Several other regions are also still showing significant price growth. In the West Midlands, home values have increased by 6.4% over the last year. ‘Supply in the region is contracting hence we expect prices there will weather the current market uncertainty,’ the report says.

‘Overall, the current mix-adjusted average asking price for England and Wales is now 4.6% higher than it was in September 2015, and we anticipate that this figure will continue to trend downwards over the coming months,’ it adds.

Across the UK, the regional picture remains very mixed. Contrary to the adverse data for London and the South East, the East of England, the South West and the North West have shown significant price growth over the last six months, up 5.5%, 3% and 3% respectively.

The East and West Midlands also appear to be in good health for the time being, rising by 2.5% and 2.4% respectively over the last six months.
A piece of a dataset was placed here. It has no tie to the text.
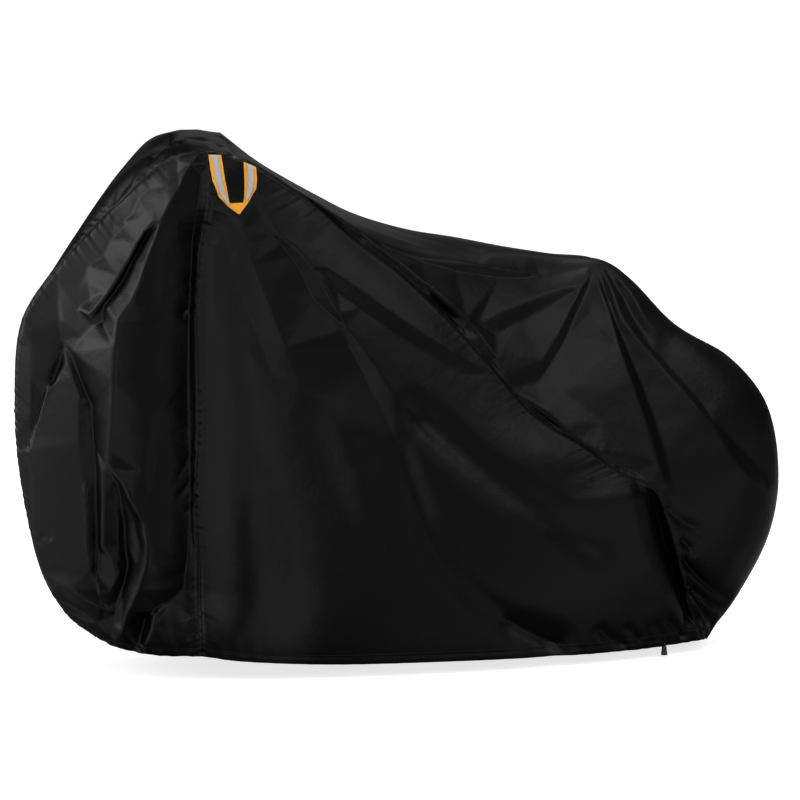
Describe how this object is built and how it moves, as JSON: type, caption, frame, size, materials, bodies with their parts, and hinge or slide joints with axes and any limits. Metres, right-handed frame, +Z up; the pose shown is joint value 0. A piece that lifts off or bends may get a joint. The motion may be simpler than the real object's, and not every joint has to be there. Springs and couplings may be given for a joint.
{
  "type": "bicycle cover",
  "caption": "Fitted dust and rain cover of black cloth panels for a bicycle, open below, with an orange hanging loop and an elastic hem.",
  "frame": {"origin": "underside of the cover's top where it rests on the handlebar, in the middle plane", "axes": "+X towards the rear wheel, +Z up, -Y towards the side with the hanging loop"},
  "size_m": [1.7692, 0.5887, 1.1882],
  "materials": {
    "cover_cloth": "tightly woven coated polyester, half gloss, creased",
    "loop_webbing": "ribbed orange webbing, matt",
    "reflective_tape": "grey reflective tape, satin",
    "hem_elastic": "braided elastic cord, matt",
    "cord_end_plastic": "moulded plastic, satin"
  },
  "bodies": {
    "root": {"near_side_panel": "cover_cloth", "far_side_panel": "cover_cloth", "near_front_panel": "cover_cloth", "far_front_panel": "cover_cloth", "front_gusset": "cover_cloth", "top_rear_panel": "cover_cloth", "hanging_loop": "loop_webbing", "loop_tape_front": "reflective_tape", "loop_tape_rear": "reflective_tape", "hem_cord": "hem_elastic", "hem_cord_end": "cord_end_plastic"}
  },
  "joints": []
}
Moreover, supply is contracting in these regions, down by 7% and 10% respectively year on year and the report says this will serve to support pricing as we head into autumn.

Yorkshire and Scotland have both enjoyed modest price growth over the last six months although prices now look set to dip slightly over the coming months. Supply is down by 8% in Yorkshire but up by 2% in Scotland. In Wales, the supply of homes for sale has fallen 13% year on year and prices are stable in line with inflation.

Meanwhile, prices in the North East have increased by just 1% over the last six months. Supply is steady, the index report says, but a real post-crisis recovery in the region remains elusive.

‘The current slowdown in the Greater London market should come as no surprise. We saw the first signs three years ago in the prime central London market. Supply increased and prices stopped rising after a huge period of inflation and have been slowly declining since. Belgravia, for example, has seen the typical price of a home fall by 25% (median) and the average price drop by 16% (mean) over the last 36 months,’ said Doug Shephard, director at Home.co.uk.

‘Meanwhile, properties in this upmarket area have piled up on the market. In September 2013, there were just over 1,000 properties for sale, now there are nearly 2,000. Flats dominate this local market and the number for sale has soared 116% over the last three years,’ he explained.

‘Over the last year we have seen a 27% jump in the number of properties for sale in the Greater London market. Not quite as swamped as the Belgravia market yet, but the current trend is eerily consistent with that already observed in Prime Central London. The South East seems only a few months behind. Prices have already started to slip following a surge in supply. Should this stream of new instructions continue to increase we will almost certainly see demand be overwhelmed,’ he pointed out.

‘The East of England looks like a regional market at the top of the cycle and, should that fall too, the UK national house price figures will begin to look rather poor, as will mortgage lenders’ balance sheets,’ he added.

‘Of course, Brexit came after the above trends were already established, but the uncertainty and negative economic consequences are exacerbating the situation: pruning price rises in some regions and eliciting bigger falls in others. Suffice to say, in the near term, London property investment looks like a good way to lose a lot of money,’ he concluded.